WHAT YOU SHOULD DO: Search the entries below. Return every line that has "Blender" in it.

TASK INPUT:
((
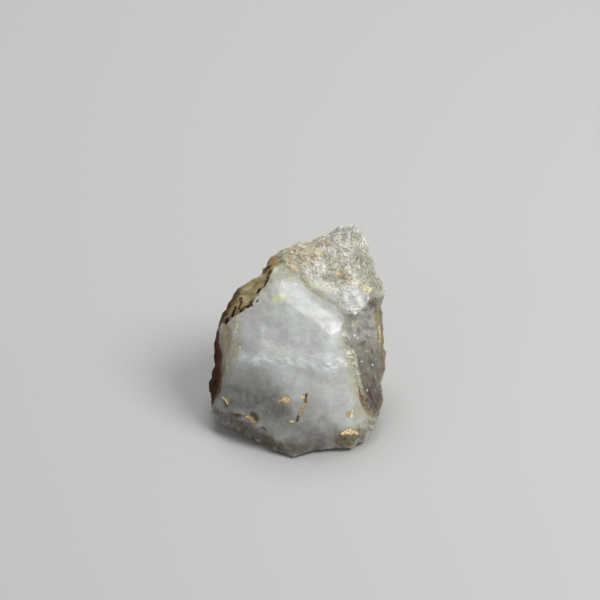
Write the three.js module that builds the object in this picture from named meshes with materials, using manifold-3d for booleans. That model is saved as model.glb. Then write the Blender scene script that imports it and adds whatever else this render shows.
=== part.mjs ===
// A small chunk of smoky quartz with prehnite, broken from a vein and standing on its flat
// broken foot. Milky quartz makes its big front faces, a grainy crust of prehnite its crown,
// smoky quartz its right flank, and an iron-stained rind wraps its left shoulder.
// The stone grew as one piece, so it is one closed solid. Millimetres, +Z up.

import * as THREE from "three";
import { ImprovedNoise } from "three/addons/math/ImprovedNoise.js";
import { mergeVertices } from "three/addons/utils/BufferGeometryUtils.js";
import Module from "manifold-3d";

// The front leans back by this angle, so that its corners are given along the lean:
// across to the right, up the lean, and out of the stone.
const FRONT_LEAN_DEG = 35;
// How high the zero of the leaning frame is above the foot.
const LEAN_ORIGIN_HEIGHT = 15.3;
// How each kind of ground looks: the longest edge of its mesh, the height of its broad waves, the
// height and width of its lumps, and the height of its broken ledges.
const GROUNDS = {
  quartz: { edge: 2.0, wave: 0.3, lump: 0.08, lumpWidth: 2.4, ledge: 0.1 },
  crust: { edge: 1.05, wave: 0.35, lump: 0.7, lumpWidth: 2.3, ledge: 0 },
  rind: { edge: 1.4, wave: 0.3, lump: 0.25, lumpWidth: 2.0, ledge: 0.45 },
  flank: { edge: 1.4, wave: 0.3, lump: 0.25, lumpWidth: 2.4, ledge: 0.5 },
  broken: { edge: 2.1, wave: 0.7, lump: 0.2, lumpWidth: 3.4, ledge: 0.9 },
  foot: { edge: 8, wave: 0, lump: 0, lumpWidth: 2, ledge: 0 },
};
const WAVE_WIDTH = 6.5;
const LEDGE_WIDTH = 3.4;
const LEDGE_RISE = 0.7;
const LEDGE_TILT = new THREE.Vector3(0.35, 0.5, 0.8);
const SEAM_REACH = 1.5;
const SEAM_EDGE = 0.95;
const LOWEST_RELIEF = 0.5;
const SLIVER_SHARE = 0.75;
const RELAX_ROUNDS = 6;
const BLEND_ROUNDS = 2;
const SOFTEN_ROUNDS = 1;
const SOFTEN_SHARE = 0.4;

// The lines where the stone's faces meet, each a run of corners [across, up, out] on the leaning
// front. The skyline runs from the left foot over the crown to the right foot.
const LEANING_LINES = {
  skyline: [
    [-17.4, -11.4, -3.6], [-18.0, -9.6, -4.5], [-17.1, -7.6, -5.0], [-16.7, -5.0, -5.5],
    [-16.8, -2.0, -6.0], [-16.3, 0.8, -6.2], [-15.7, 3.4, -6.0], [-14.7, 5.4, -5.5],
    [-13.4, 8.0, -4.8], [-12.3, 9.6, -4.0], [-11.0, 10.8, -3.4], [-8.6, 12.0, -2.6],
    [-7.1, 13.5, -2.2], [-6.5, 14.9, -2.0], [-5.6, 16.4, -1.6], [-4.0, 17.4, -1.2],
    [-2.6, 18.6, -0.8], [-0.8, 19.2, -0.8], [0.5, 20.0, -0.5], [1.4, 19.8, -0.8],
    [3.0, 19.7, -1.0], [5.0, 20.6, -1.0], [6.6, 21.5, -0.6], [8.8, 23.3, 0.2],
    [11.2, 23.6, 0.5], [12.3, 22.5, 0.0], [13.7, 20.7, -0.6], [14.2, 18.4, -1.0],
    [14.6, 16.6, -1.4], [15.8, 14.0, -1.6], [17.3, 12.2, -2.0], [17.7, 10.0, -2.4],
    [17.0, 7.6, -3.2], [16.8, 3.6, -4.0], [17.3, -0.4, -4.4], [18.0, -4.4, -4.0],
    [17.6, -7.0, -3.5], [17.2, -9.6, -3.0], [17.8, -11.1, -2.5], [17.7, -12.4, -1.5],
    [16.5, -14.3, -0.2],
  ],
  // The sharp lower edge of the front, from the left foot past the toe to the right foot.
  hem: [
    [-17.1, -14.5, -0.1], [-14.6, -16.8, 1.7], [-12.4, -18.0, 2.6], [-9.0, -19.9, 4.2],
    [-5.6, -21.1, 5.0], [-2.9, -22.6, 6.2], [-0.8, -24.1, 7.6], [1.8, -22.3, 6.2],
    [4.0, -21.4, 6.2], [7.6, -21.4, 6.0], [9.6, -22.3, 5.9], [11.1, -22.0, 5.6],
    [13.0, -21.1, 4.8], [14.4, -19.4, 3.6], [16.1, -17.2, 2.3],
  ],
  // Where the stained rind stops on the milky quartz, from the crown down to the left.
  rindEdge: [
    [-3.6, 15.8, 1.0], [-5.2, 13.6, 2.2], [-6.2, 11.0, 3.0], [-8.0, 9.0, 3.2],
    [-9.2, 7.0, 3.4], [-11.2, 5.8, 3.0], [-12.8, 4.6, 2.4], [-14.2, 3.4, 0.8],
  ],
  // The crease at the crust's foot, and the crust's lip just above it.
  valley: [
    [-1.8, 14.6, 3.2], [0.8, 12.2, 4.4], [2.2, 10.0, 5.0], [4.8, 7.6, 5.6], [8.0, 5.4, 6.2],
  ],
  lip: [
    [-2.6, 16.0, 2.8], [0.8, 13.8, 4.6], [3.2, 11.2, 5.6], [5.6, 8.8, 6.4], [9.2, 6.6, 7.6],
    [11.6, 5.0, 8.0], [12.9, 5.6, 6.8],
  ],
  // The far side of the pale ledge on the crust's right.
  ledge: [[9.2, 10.0, 5.4], [14.8, 9.8, 3.0], [14.2, 7.4, 4.6]],
  crown: [
    [2.6, 17.0, 2.4], [6.6, 18.2, 2.4], [10.6, 20.0, 2.4], [13.4, 16.0, 1.0],
    [9.6, 14.4, 4.0], [5.6, 12.6, 4.8], [15.6, 12.0, 1.4],
  ],
  // The lower edge of the bright bevel above the milky face.
  brow: [[-4.6, 9.8, 5.6], [-2.4, 8.2, 7.0], [0.8, 5.6, 8.4], [4.2, 3.6, 9.2], [6.8, 0.8, 9.6]],
  // The grainy seam between the milky face and the smoky flank.
  seam: [
    [9.6, 4.0, 7.0], [10.6, 0.4, 8.2], [11.6, -2.6, 8.0], [12.2, -6.0, 7.4],
    [13.0, -10.0, 6.2], [14.6, -13.6, 4.2], [15.8, -15.6, 2.6],
  ],
  flank: [
    [15.2, 7.0, 2.6], [15.0, 3.8, 1.6], [15.0, 0.0, 1.6], [15.4, -4.4, 1.8], [15.6, -9.0, 1.6],
  ],
  // Where the front turns to the left side.
  leftEdge: [
    [-13.2, 3.0, 2.0], [-12.8, -0.2, 3.4], [-13.0, -1.8, 3.8], [-14.0, -4.4, 3.0],
    [-15.2, -8.4, 1.8], [-16.3, -11.8, 0.6],
  ],
  leftSide: [[-15.4, 2.6, -1.4], [-15.8, -0.3, -1.0], [-15.4, -3.6, -0.4]],
  // The blunt ridge across the milky face, and points above and below it.
  ridge: [
    [-11.8, -4.8, 6.0], [-8.2, -4.4, 8.6], [-4.2, -4.0, 10.2], [1.6, -5.0, 11.0],
    [6.2, -5.6, 10.4], [10.6, -5.4, 8.4],
  ],
  upper: [[-7.0, 2.0, 6.8], [-1.4, 0.0, 9.4]],
  lower: [
    [-14.2, -11.0, 3.4], [-7.0, -9.4, 8.2], [-1.4, -12.0, 9.6], [0.6, -18.0, 8.8],
    [6.6, -12.0, 9.2], [5.6, -17.8, 8.0], [9.8, -15.6, 7.6], [11.2, -12.0, 7.4],
    [11.6, -18.4, 6.2], [13.8, -16.0, 4.6],
  ],
  bevel: [
    [-15.2, -13.2, 2.0], [-11.8, -14.8, 4.6], [-8.4, -16.0, 6.2], [-5.4, -18.0, 7.2],
    [-2.8, -20.6, 7.8],
  ],
};

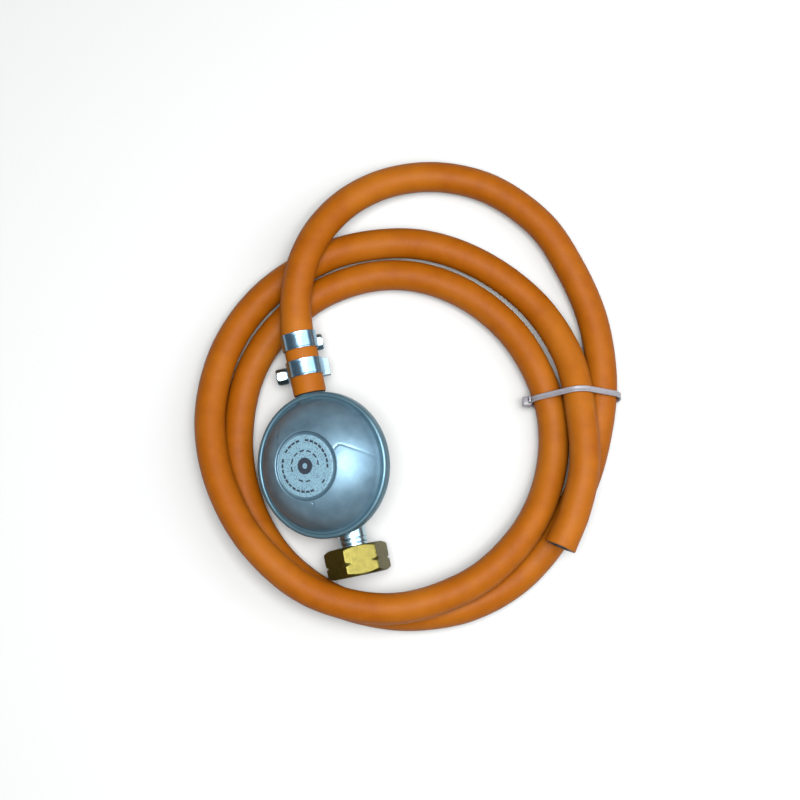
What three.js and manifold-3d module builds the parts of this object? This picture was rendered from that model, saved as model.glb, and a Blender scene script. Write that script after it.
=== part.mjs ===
// Low-pressure propane regulator with its clamped hose, tied up in two and a half loops.
// Millimetres, +Z up, +Y along the hose nozzle.
// The origin is on the floor, under the middle of the metal parts.

import * as THREE from 'three';
import { mergeVertices } from 'three/addons/utils/BufferGeometryUtils.js';
import Module from 'manifold-3d';

const wasm = await Module();
wasm.setup();

// ---- driving dimensions ----

const gap = 0.3;                                   // between pieces that touch
const roundSides = 32;                             // facets round a large turned piece
const coverSides = 36;                             // facets round the body and dome
const smallSides = 16;                             // facets round a small one
const midSides = 24;                               // facets round one in between

const lean = THREE.MathUtils.degToRad(27);         // the regulator lies rolled this far on its side
const rimRadius = 35;
const rimHeight = 5.6;
const domeHeight = 14.3;
const outletDrop = 7.32;                           // rim to hose nozzle axis
const outletAside = -1.34;                         // middle of the dome to hose nozzle axis
const outletBossEnd = 35.2;                        // from the middle of the body
const inletDrop = 17.4;                            // rim to inlet axis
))
ANSWER BELOW:
Write the three.js module that builds the object in this picture from named meshes with materials, using manifold-3d for booleans. That model is saved as model.glb. Then write the Blender scene script that imports it and adds whatever else this render shows.
What three.js and manifold-3d module builds the parts of this object? This picture was rendered from that model, saved as model.glb, and a Blender scene script. Write that script after it.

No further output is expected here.